Today’s Lent Project devotional is by Paul Houghton. Paul and his wife, Karen, are members of our Leadership Team. 

“When a person can’t find a deep sense of meaning, they distract themselves with pleasure.” – Viktor Frankl

What do we humans do best when we can’t find meaning?  We fill the void by seeking pleasure. The world celebrates the pursuit of pleasure.  Do what makes you happy as long as no one (mostly) gets hurt. I think this idea is the Enemy’s way of distracting us from pursuing our identity as part of God’s restoration story.

Through Christ, we become part of God’s ultimate restoration process, which is where our identity and meaning are found. When we don’t know we’re part of something greater than ourselves and we don’t realize the unique gifts we all contribute to the bigger story, our lives become void of meaning.

Therefore, is it possible that denying ourselves certain simple pleasures during the season of Lent, no matter how trivial they may seem, can have an impact on redirecting our focus towards what God is doing in our lives?

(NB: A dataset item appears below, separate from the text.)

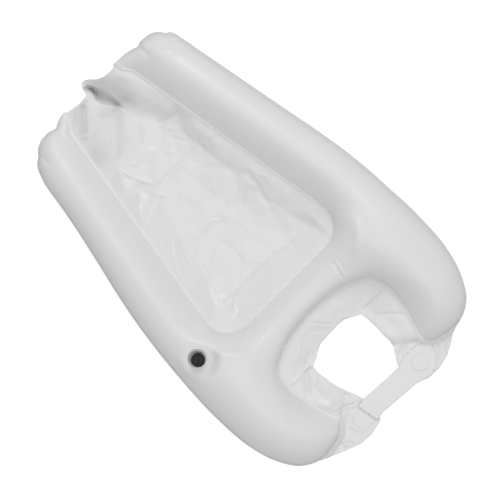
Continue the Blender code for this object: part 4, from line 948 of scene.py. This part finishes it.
COLLAR_STROKES = strokes((
    (((361.5, 313), (366, 306), (374, 299), (381, 291), (384, 287)), 1.5, -1.6, 30, 0.3, (-1.6, -1.2)),
    (((369, 313.8), (380, 314.6), (396, 313.4), (411, 313)), 2.2, -1.5, 32),
    (((370, 318), (380, 327), (389, 337), (395, 345)), 10.5, 4.4, 32),
    (((312, 410), (322, 408.5), (336, 403)), 11, 3.2, 32),
    (((398, 358), (402, 350), (407, 342)), 4.2, -2.4, 30),
    (((412, 318), (417, 322), (421, 332)), 1.8, 1.6, 36),
    (((416, 326), (419, 336)), 1.6, -1.2, 36),
    (((417, 331), (422, 339)), 1.6, 1.4, 34),
    (((310, 322.5), (322, 323.5), (335, 325)), 1.4, -1.3, 30, 0.3, (0.4, 2.2)),
    (((306, 331), (318, 331), (328, 332)), 1.6, -1, 30),
    (((297, 335), (306, 334)), 1.6, 0.8, 34),
    (((337, 318), (350, 316), (357, 315.5)), 2, 1, 28),
    (((313, 366), (308.5, 369.5), (302.5, 375)), 1.5, -1.8, 30, 0.3, (-1.4, -1.6)),
    (((303, 375), (295, 381), (287, 386)), 2.2, 1.6, 34),
    (((306, 366), (307, 383), (309, 400)), 4.5, -3.4, 32),
    (((311, 371), (317, 385), (328, 396), (345, 404)), 3.5, 2, 30),
    (((310, 350), (307, 360), (304, 368)), 2.4, -1.2, 32),
    (((301, 342), (299, 352), (298, 362)), 2.6, 1, 35),
    (((327, 385), (340, 392), (352, 398)), 2.4, -1.4, 28),
    (((360, 400.5), (352, 404), (345, 406), (336, 411), (327.5, 416.5)), 1.4, -1.8, 28, 0.3, (0.8, 1.6)),
    (((343, 410), (344.5, 417), (344, 424)), 1.6, 1.2, 25),
    (((349, 409), (346, 418), (350, 426)), 1.4, -1, 25),
    (((344, 425.5), (350, 426), (356, 430), (363, 431)), 1.4, 1, 25),
    (((338, 438.5), (343, 446), (352, 449)), 1.6, -1.4, 25),
    (((341, 441), (350, 439), (357, 444)), 1.6, 1, 25),
    (((432, 345), (434, 352), (432, 356)), 1.4, 1, 25),
    (((437, 340), (439, 352), (437, 364)), 1.4, 1.1, 25),
    (((443, 335), (446, 345), (444, 356)), 1.4, 1.1, 25),
    (((424.5, 353), (428, 356), (432, 361.5)), 1.2, -0.8, 25),
    (((433, 364), (440, 362), (445, 357)), 1.4, 1, 25)))

COLLAR_RELIEF = 1.5
# How far the collar falls from the seam and over what run: at the ring's top and on the flaps
COLLAR_DROPS = (0.0105, 0.010)
COLLAR_RUNS = (0.044, 0.007)
FLAP_RUN = 0.03
# Weld bead along the ring's seam: mesh rows, and its ridge and groove by their distance from the seam
BEAD_ROWS = (0.0045, 0.0057, 0.0069, 0.0081)
BEAD_RISES = ((0.0052, 0.0006), (0.0070, -0.0005))
BEAD_WIDTH = 0.0011
# Free edges of the collar: left flap from the horn inwards, the neck hole clockwise, right flap outwards
LEFT_FLAP = ((320, 460), (330.7, 456.3), (347.2, 450), (361.1, 443.4), (371.3, 434.5), (378.9, 423.1),
             (380.6, 419), (378, 414), (370, 407), (365, 402), (363, 398.6))
NECK_HOLE = ((363, 398.6), (357, 395.2), (344.7, 389.7), (337.8, 386.6), (331.2, 382.5), (324.9, 377.6),
             (317.2, 371.8), (313.4, 367.2), (313.8, 363.2), (316.8, 357.3), (317.6, 350.9), (320.6, 343.3),
             (325.7, 337.5), (333.2, 329.7), (338.2, 324.3), (344.4, 319.3), (352, 316.8), (357, 315.6),
             (361, 314), (364.5, 316), (373.8, 324.3), (383.5, 335), (389.8, 340.5), (393.9, 347),
             (395.7, 355), (396.8, 362), (399.1, 367))
RIGHT_FLAP = ((399.1, 367), (401, 374), (408, 381), (417, 382.5), (429.5, 377.5), (439.7, 367.4),
              (447.3, 354.7), (451, 343.3), (452.3, 334.5), (455, 327))


def collar_heights(flat, from_seam):
    low_y = HORN_SHOULDER_Y - HORN_TIP_DEPTH / 2
    share = np.clip((HORN_SHOULDER_Y - flat[:, 1]) / (HORN_SHOULDER_Y - low_y), 0, 1)
    run, drop = (first + (last - first) * share for first, last in (COLLAR_RUNS, COLLAR_DROPS))
    fall = np.clip((from_seam - WELD_REACH) / run, 0, 1)
    return SEAM_HEIGHT - drop * fall ** 1.5


def make_collar():
    _, _, tip, ring = SEAM_PARTS
    seam, normals = seam_run(len(tip) + len(ring) - 2, 0)
    welded = seam + normals * GAP
    ends = seam + normals * WELD_REACH
    left, hole, right = (resample([photo(x, y, 0.03) for x, y in line], HEM_STEP)
                         for line in (LEFT_FLAP, NECK_HOLE, RIGHT_FLAP))
    outline = np.vstack((welded, ends[-1:], left, hole[1:], right[1:], ends[:1]))
    points = stroke_points(COLLAR_STROKES, outline, outline, STROKE_SPACING)
    bead = np.vstack([seam + normals * row for row in BEAD_ROWS])
    inner = list(ends[1:-1]) + list(bead[inside(bead, outline)]) + list(lattice(outline, COLLAR_MESH[0]))
    points += thinned(inner, list(outline) + points, COLLAR_MESH[1])
    flat, faces = triangulate(outline, [], points)
    from_seam = distance_to(flat, SEAM, True)
    heights = collar_heights(flat, from_seam)
    for row, rise in BEAD_RISES:
        heights += rise * np.exp(-((from_seam - row) / BEAD_WIDTH) ** 2)
    fade = np.clip((from_seam - WELD_REACH) / CREASE_FADE, 0, 1)
    for stroke in COLLAR_STROKES:
        heights += COLLAR_RELIEF * stroke.at(flat) * fade
    flap = np.clip((HORN_SHOULDER_Y - flat[:, 1]) / FLAP_RUN, 0, 1)
    wide, fine = (crumpled(flat, *row) for row in COLLAR_FACETS)
    heights += fade * (wide * (1 - 0.5 * flap) + fine * flap)
    piece = surface("neck_collar_film", np.column_stack((flat, heights)), facing(flat, faces, True), FILM,
                    FILM_THICKNESS, 0, "basin", ["neck_collar"])


# The strap, from its root patch on the right flap to its free end over the left one

STRAP_THICKNESS = 0.0006
STRAP_ROOT_LEVEL = 0.03090
STRAP_END_LEVEL = 0.03355
STRAP_STEP = 0.002
STRAP_SPACING = 0.0014
# Where the band starts to rise towards its free end, and its pressed lines
STRAP_RISE_X = 0.022
STRAP_RISE_RUN = 0.050
PRESS_DEPTH = 0.00015
PRESS_WIDTH = 0.0008
PRESS_INSET = 0.0035
STRAP_OUTLINE = ((399.1, 367.2), (363, 399.1), (358.2, 405.6), (360, 408), (376.5, 419.5), (379, 418.5),
                 (382.5, 412.3), (416.9, 383.2), (419.4, 382.2), (426, 379), (432, 373.5), (436, 366.5),
                 (436.5, 358), (434.5, 350), (430.8, 343.5), (424.5, 343.3), (418, 344.6), (413.5, 347.2),
                 (409.3, 351), (403.8, 356), (400.6, 361))


def make_strap():
    outline = resample([photo(x, y, 0.032) for x, y in STRAP_OUTLINE + STRAP_OUTLINE[:1]], STRAP_STEP)[:-1]
    points = thinned(lattice(outline, STRAP_STEP), outline, STRAP_SPACING)
    flat, faces = triangulate(outline, [], points)
    share = eased((STRAP_RISE_X - flat[:, 0]) / STRAP_RISE_RUN)
    heights = STRAP_ROOT_LEVEL + (STRAP_END_LEVEL - STRAP_ROOT_LEVEL) * share
    from_line = distance_to(flat, outline, True) - PRESS_INSET
    from_disc = np.linalg.norm(flat - DISC, axis=1) - DISC_RADIUS
    for away in (from_line, from_disc):
        heights -= PRESS_DEPTH * np.exp(-(away / PRESS_WIDTH) ** 2)
    piece = surface("strap_band", np.column_stack((flat, heights)), facing(flat, faces, True), STRAP_VINYL,
                    STRAP_THICKNESS, 0, None, ["neck_strap", "strap_root"])
    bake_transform(piece)


# The valve's soft lip, which leans to one side, and its cap

LIP_INNER_RADIUS = VALVE_HOLE_RADIUS
LIP_OUTER_RADIUS = 0.0134
LIP_LEAN = 0.0027
LIP_LEAN_ANGLE = math.radians(84)
LIP_THICKNESS = 0.0004
# Lip's rings, in millimetres: how far outside its radius and how far above the pad
LIP_RINGS = ((-2.2, 5.1), (-1.6, 5.2), (-0.6, 4.6), (0.0, 3.2), (0.4, 1.0), (1.1, 0.15))
CAP_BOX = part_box("valve_cap")
CAP_AXIS = middle_of(CAP_BOX)
CAP_RADIUS = (CAP_BOX[1].x - CAP_BOX[0].x) / 2
# Cap's rings, in millimetres: how far inside its radius and how far below its top
CAP_RINGS = ((0.0, 3.6), (0.0, 2.2), (0.12, 1.3), (0.5, 0.6), (1.1, 0.15), (1.7, 0.0), (2.1, 0.25),
             (2.3, 0.8), (2.5, 1.2), (2.9, 1.3))
CAP_THICKNESS = 0.0008
CAP_FACE_STEP = 0.00045
CAP_MOTTLE = 0.00022
CAP_MOTTLE_SCALE = 450
CAP_FLUTES = 16
CAP_FLUTE_DEPTH = 0.00035
GRIP_HALF_WIDTH = 0.0013
GRIP_RISE = 0.0010
GRIP_EDGE = 0.0005
CAP_SEGMENTS = 96
CAP_ANGLES = np.arange(CAP_SEGMENTS) * 2 * math.pi / CAP_SEGMENTS


def ring_faces(rows, fan):
    """Quads between rings of points, and a fan to the last point where there is one."""
    pairs = [(i, (i + 1) % CAP_SEGMENTS) for i in range(CAP_SEGMENTS)]
    starts = [row * CAP_SEGMENTS for row in range(rows)]
    faces = [(a + i, a + j, b + j, b + i) for a, b in zip(starts, starts[1:]) for i, j in pairs]
    if fan:
        faces += [(starts[-1] + i, starts[-1] + j, rows * CAP_SEGMENTS) for i, j in pairs]
    return faces


def make_lip():
    lean = CAP_ANGLES - LIP_LEAN_ANGLE
    outer = LIP_LEAN * np.cos(lean) + np.sqrt(LIP_OUTER_RADIUS ** 2 - (LIP_LEAN * np.sin(lean)) ** 2)
    points = []
    for out, rise in LIP_RINGS:
        radius = np.maximum(outer + out / 1000, LIP_INNER_RADIUS)
        points += list(np.column_stack((VALVE[0] + radius * np.cos(CAP_ANGLES),
                                        VALVE[1] + radius * np.sin(CAP_ANGLES),
                                        np.full(CAP_SEGMENTS, PAD_HEIGHT + rise / 1000))))
    faces = [face[::-1] for face in ring_faces(len(LIP_RINGS), False)]
    surface("valve_neck_lip", points, faces, LIP, LIP_THICKNESS, -1, "basin", [])


def make_cap():
    rings = [(CAP_RADIUS, CAP_BOX[0].z)]
    rings += [(CAP_RADIUS - inset / 1000, CAP_BOX[1].z - drop / 1000) for inset, drop in CAP_RINGS]
    face_radius, floor = rings[-1]
    for radius in np.arange(face_radius - CAP_FACE_STEP, CAP_FACE_STEP, -CAP_FACE_STEP):
        rings.append((radius, floor))
    flutes = CAP_FLUTE_DEPTH * (0.5 + 0.5 * np.cos(CAP_FLUTES * CAP_ANGLES)) ** 6
    points = []
    for radius, height in rings:
        away = radius - flutes * (radius > CAP_RADIUS - 0.0004)
        x, y = away * np.cos(CAP_ANGLES), away * np.sin(CAP_ANGLES)
        z = np.full(CAP_SEGMENTS, height)
        if radius < face_radius:
            aside = np.abs(x - y) / math.sqrt(2)
            z += GRIP_RISE * np.clip((GRIP_HALF_WIDTH - aside) / GRIP_EDGE + 0.5, 0, 1)
            z += CAP_MOTTLE * np.array([noise.noise(Vector((a, b, 0.004)) * CAP_MOTTLE_SCALE)
                                        for a, b in zip(x, y)])
        points += list(np.column_stack((CAP_AXIS[0] + x, CAP_AXIS[1] + y, z)))
    points.append((*CAP_AXIS, floor + GRIP_RISE))
    surface("cap_shell", points, ring_faces(len(rings), True), BLACK, CAP_THICKNESS, -1, "cap",
            ["valve_cap"])


# Finishes of the CAD nodes that stay

NODE_FINISHES = (("strap_weld_disc", STRAP_VINYL), ("hook_patch", FASTENER), ("loop_patch", FASTENER),
                 ("valve_flange", CLEAR), ("valve_seat", BLACK), ("cap_gasket", RUBBER),
                 ("check_flap", SILICONE))


def finish_nodes():
    for node, finish in NODE_FINISHES:
        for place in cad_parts[node].material_slots:
            place.link = "OBJECT"
            place.material = finish


# Camera, light and floor

FLOOR_REACH = 6.0
FLOOR_LEVEL = -0.0006
FLOOR_GLOW = 0.52
WORLD_STRENGTH = 0.60
# Name, place, diameter and power in watts
SOFTBOXES = (("key", (1.9, 1.5, 2.9), 1.6, 30.0),
             ("top", (0.05, -0.6, 3.7), 2.8, 19.8))


def make_stage():
    camera = bpy.data.cameras.new("camera")
    eye = placed("camera", camera)
    camera.sensor_width = 36.0
    camera.lens = camera.sensor_width * CAMERA_DISTANCE / (PHOTO_SIDE * PIXEL)
    eye.location = (*LOOK_AT, SEAM_HEIGHT + CAMERA_DISTANCE)
    eye.rotation_euler = (0, 0, math.radians(-45))
    bpy.context.scene.camera = eye

    mesh = bpy.data.meshes.new("floor")
    corners = ((-1, -1), (1, -1), (1, 1), (-1, 1))
    mesh.from_pydata([(x * FLOOR_REACH, y * FLOOR_REACH, 0) for x, y in corners], [], [(0, 1, 2, 3)])
    floor = placed("floor", mesh)
    floor.location.z = FLOOR_LEVEL
    mesh.materials.append(material("pale_floor", (0.80, 0.80, 0.80), 0.9, spread=0.004, bump=0.0, sockets={
        "Emission Color": (1, 1, 1, 1), "Emission Strength": FLOOR_GLOW}))
    floor.visible_diffuse = False
    floor.visible_glossy = False

    for name, place, size, power in SOFTBOXES:
        light = bpy.data.lights.new(name, "AREA")
        light.shape = "DISK"
        light.size = size
        light.energy = power
        lamp = placed(name, light)
        lamp.location = place
        lamp.rotation_mode = "QUATERNION"
        lamp.rotation_quaternion = (-Vector(place)).to_track_quat("-Z", "Y")

    world = bpy.data.worlds.new("studio")
    bpy.context.scene.world = world
    world.use_nodes = True
    background = world.node_tree.nodes["Background"]
    background.inputs["Color"].default_value = (1, 1, 1, 1)
    background.inputs["Strength"].default_value = WORLD_STRENGTH
    bpy.context.scene.view_settings.view_transform = "Standard"


make_stage()
make_chamber()
make_liner()
make_collar()
make_strap()
make_lip()
make_cap()
finish_nodes()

Then he called the crowd to him along with his disciples and said: “Whoever wants to be my disciple must deny themselves and take up their cross and follow me.” – Mark 8:34

This verse is a reminder that for me, Lent is a reset button. What of myself do I need to deny in order to continue taking up the cross of Christ? What habits have I formed that need to be discarded? Where do I seek temporary pleasure in the absence of seeking something truly meaningful?

I believe that God’s restoration of His kingdom began the same day as man’s rebellion against Him. One of the foundational values of The Parish is that we believe the Gospel encompasses the entire story of this process – creation, fall, redemption, restoration. Once the world was turned upside down by sin, God’s plan to reset the world through Christ began. We are His proudest creation.  He didn’t make animals or plants in His image, he made us. And we turned our backs on Him. Thankfully, He loved us too much to let a broken relationship remain in disrepair.

Just as a body, though one, has many parts, but all its many parts form one body, so it is with Christ. 13 For we were all baptized by[a] one Spirit so as to form one body—whether Jews or Gentiles, slave or free—and we were all given the one Spirit to drink. 14 Even so the body is not made up of one part but of many. 15 Now if the foot should say, “Because I am not a hand, I do not belong to the body,” it would not for that reason stop being part of the body. 16 And if the ear should say, “Because I am not an eye, I do not belong to the body,” it would not for that reason stop being part of the body. 17 If the whole body were an eye, where would the sense of hearing be? If the whole body were an ear, where would the sense of smell be? 18 But in fact God has placed the parts in the body, every one of them, just as he wanted them to be. 19 If they were all one part, where would the body be? 20 As it is, there are many parts, but one body. – 1 Cor 12:  12-20

As a body of believers – Christ’s church, His Bride – we together are all part of God’s story, which is to advance His kingdom on earth.  We are all given unique gifts and abilities by God to share in His redemptive story.  So with Lent we prepare the way.  We prepare the way for God’s ultimate act of redeeming us through his Son.  We once again hit the reset button by preparing to die to ourselves and take up the cross for Him, each individual story a part of the one.